The Investment Company Institute called on the SEC last summer to bring such investment products under greater regulatory scrutiny.

“A key challenge that you will see ahead of you,” Mr. Brennan told the gathering, “is this incredible technological change and people wanting to use it for their own benefit without the burdens that come from being part of a highly regulated structure.”

Some 88 million people now own $7.6 trillion in mutual fund investments, and Mr. Brennan lauded the SEC for its flexible and innovative methods for regulating the industry over the past 60 years.

He suggested that the SEC should continue to be flexible in regulating the new investments “that are directed at that middle consumer.”

He said investors are not able to distinguish between mutual funds, wrap accounts and Internet-based baskets of investments.

“Products that look, act and feel like mutual funds will inevitably be thought of by the consumer as mutual funds. They must have the same investor protections as a mutual fund. If any of these products stumbles in a way that shakes public confidence significantly, the entire fund industry, and fund shareholders broadly, will pay a price,” he said.

Nancy Smith, vice president of web content for Foliofn, told InvestmentNews in a telephone interview that her company is a registered broker-dealer, and “broker-dealer regulation is designed to protect investors and does a great job of protecting investors.”

The company’s folio product “is not a mutual fund,” she said. Investors can economically own a diversified portfolio of individual stocks, which they can manage themselves, and they have more control over tax liability.

sour grapes?

The attempt by the mutual fund industry “to convince others that we are a mutual fund really stems from the fact that they see us as a competitive threat. That’s why the mutual fund industry wants to stymie this innovative product, because they see that folios provide the benefit of a mutual fund without the downside,” she added.
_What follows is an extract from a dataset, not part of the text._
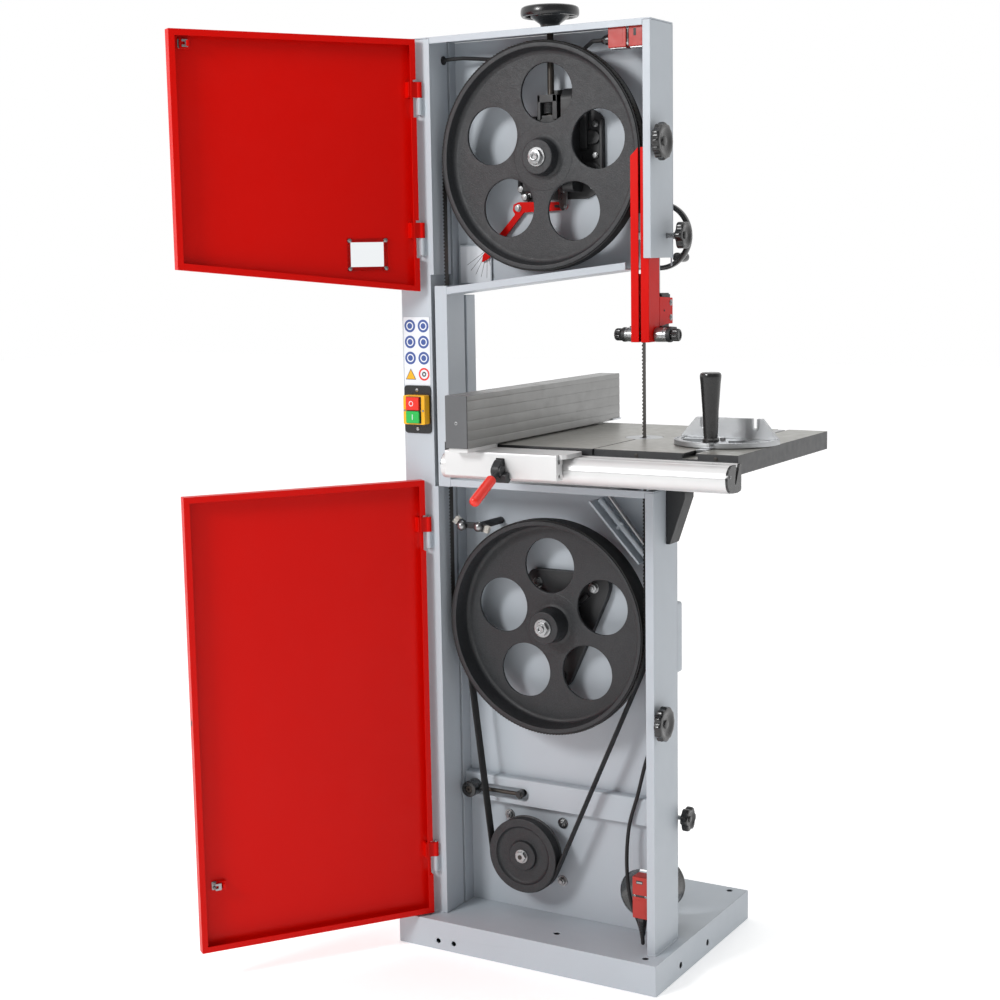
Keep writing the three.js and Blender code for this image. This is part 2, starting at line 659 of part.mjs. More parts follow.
// --------------------------------------------------------------------- table
function tableTop() {
  const { left, right, front, back, top, plate, rim, rimWall } = TABLE;
  const slab = block(left, right, front, back, top - rim, top);
  const under = block(
    left + rimWall, right - rimWall, front + rimWall, back - rimWall, top - rim - 1, top - plate);
  const seat = bar("z", top - INSERT.thickness - GAP, top + 1, TILT.x, INSERT.y, INSERT.radius + GAP, 40);
  const throat = bar("z", top - 20, top + 1, TILT.x, INSERT.y, INSERT.radius - 6, 40);
  const slit = block(TILT.x - 1.5, TILT.x + 1.5, front - 1, INSERT.y, top - 40, top + 1);
  const rib = block(SLOT.x - 21, SLOT.x + 21, front + 1, back - 1, top - 18, top - plate + 1);
  const channel = (wide, z1) => block(
    SLOT.x - wide / 2, SLOT.x + wide / 2, front - 1, back + 1, top - SLOT.depth, z1);
  const groove = channel(SLOT.width, top - 4);
  const mouth = channel(SLOT.neck, top + 1);
  return cut(join(cut(slab, under), rib), seat, throat, slit, groove, mouth);
}

function tableInsert() {
  const { top } = TABLE;
  const disc = bar("z", top - INSERT.thickness, top, TILT.x, INSERT.y, INSERT.radius, 40);
  const slot = block(TILT.x - 2.5, TILT.x + 6, INSERT.y - 16, INSERT.y + 12, top - 10, top + 5);
  return cut(disc, slot);
}

function frontRail() {
  const { left, right, top, foot, front, back } = RAIL;
  const round = 22;
  const outline = [
    [back, foot + 4], [back, top], [front + 16, top],
    ...arc(front + round, top - round, round, 106, 180, 5),
    ...arc(front + round, foot + round, round, 180, 262, 5),
    [back - 14, foot],
  ];
  const slot = plateYZ([[back - 20, top - 5], [back - 8, top - 5], [back - 8, top + 1], [back - 20, top + 1]],
    left - 1, right + 1);
  return cut(plateYZ(outline, left, right), slot);
}

// Half-round trunnion under the table, turning about the line where the blade
// meets the table's surface.
function tableTrunnion() {
  const { x, radius, front, back } = TILT;
  const z = TABLE.top;
  const flat = TABLE.plate + GAP;
  const drop = THREE.MathUtils.radToDeg(Math.asin(flat / radius));
  const inner = THREE.MathUtils.radToDeg(Math.asin(flat / 48));
  const outline = [
    ...arc(x, z, radius, 180 + drop, 360 - drop, 20),
    ...arc(x, z, 48, 360 - inner, 180 + inner, 14),
  ];
  return plateXZ(outline, front, back);
}

// Cradle on the cabinet's top for the trunnion, with its gusset outside the post.
function trunnionBracket() {
  const { x, radius, front, back } = TILT;
  const z = TABLE.top;
  const outline = [
    [165.6, LOWER.top + GAP], [254.6, LOWER.top + GAP], [254.6, 805], [262, 805], [291, 888], [291, 899],
    ...arc(x, z, radius + 0.6, 304, 220, 16), [165.6, 948.5],
  ];
  return plateXZ(outline, front + 2, back - 2);
}

// ------------------------------------------------------------- fence and mitre
function ripFence() {
  const { right, width, front, back, foot, height, wall } = FENCE;
  const left = right - width;
  const top = foot + height;
  const shell = block(left, right, front, back, foot, top);
  const hollow = block(left + wall, right - wall, front + wall, back + 1, foot + wall, top - wall);
  return cut(shell, hollow);
}

function fenceCarriage() {
  const topPlate = block(-14, 212, -423, -352, RAIL.top + GAP, 993);
  const apron = block(-14, 200, -423, -401, 950, 986);
  const foot = block(FENCE.right - 40, FENCE.right - 2, -450, -352, 992, FENCE.foot - GAP);
  return join(topPlate, apron, foot);
}

const LEVER = { x: 96, y: -433, z: 964 };

function fenceLever() {
  const { x, y, z } = LEVER;
  const tip = [x - 4, y - 76, z - 46];
  return join(
    bar("x", x - 9, x + 9, y, z, 9, 24),
    strut([x, y, z], [x - 1, y - 20, z - 12], 4, 12),
    strut([x - 1, y - 16, z - 9.6], tip, 9, 24));
}

function mitreBar() {
  const { x } = MITRE;
  const wide = SLOT.neck / 2 - GAP;
  const z0 = TABLE.top - SLOT.depth + GAP;
  const blade = block(x - wide, x + wide, -300, 45, z0, TABLE.top + 1);
  const foot = block(x - SLOT.width / 2 + 0.5, x + SLOT.width / 2 - 0.5, -20, 0, z0, TABLE.top - 4 - GAP);
  return join(blade, foot);
}

const HEAD_FOOT = TABLE.top + 1 + GAP;

function mitreHead() {
  const { x, y, radius, plate, faceWidth, faceTop } = MITRE;
  const half = [...arc(x, y, radius, 180, 360, 30)];
  const disc = plateXY([...half, [x + radius, y + 10], [x - radius, y + 10]], HEAD_FOOT, HEAD_FOOT + plate);
  const window = (from, to) => plateXY(
    [...arc(x, y, radius - 14, from, to, 10), ...arc(x, y, 32, to, from, 8)],
    HEAD_FOOT - 1, HEAD_FOOT + plate + 1);
  const face = block(x - faceWidth / 2, x + faceWidth / 2, y, y + 11, HEAD_FOOT, faceTop);
  const notch = (dx) => block(x + dx - 8, x + dx + 8, y - 1, y + 12, faceTop - 16, faceTop + 1);
  const notches = [-38, 38].map(notch);
  return cut(join(disc, cut(face, ...notches)), window(196, 246), window(294, 344));
}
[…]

Robert Pozen, vice chairman of Fidelity Investments in Boston, the largest U.S. fund complex, put in a plug for more stringent regulation of hedge funds. “These entities have very little, if any, regulation,” he said.

At one time, he noted, hedge funds could have only less than 100 shareholders. Now they can have 500 shareholders, and there are more than 6,000 such funds with more than $350 billion in assets. “For those who think that this is a small sideshow, it definitely is not,” Mr. Pozen said.

The near-default of Long-Term Capital Management in 1998, which prompted the Federal Reserve Bank of New York to get top Wall Street firms to bail it out, “raised very serious systemic issues about the financial system in the United States and the world,” Mr. Pozen said.

“What’s less well known is the structural characteristics of hedge funds,” he said, noting that one characteristic is that “they basically have unlimited leverage.” In addition, hedge fund managers make fees of 20% or more if the funds are profitable, but much less or nothing if the funds are not profitable.

“That asymmetrical structure has a tendency to encourage people to swing for the fences,” he said.

Mr. Pozen suggested that hedge funds be required to publish twice annually financial statements and statements of holdings, as mutual funds are required to do.

He also called on the SEC to loosen regulations prohibiting all transactions between mutual fund complexes and fund advisers. The regulations are aimed at preventing conflicts of interest between advisers selling assets to funds they manage.

With fund advisers now managing different funds within large fund complexes, the regulations make it more difficult for fund companies to operate, he said.

“If a bank trust department happens to own more than 6% of a money market fund, then you are no longer, unless you can get an exemption, able to do transactions with that part of that bank. That seems a little silly,” he said.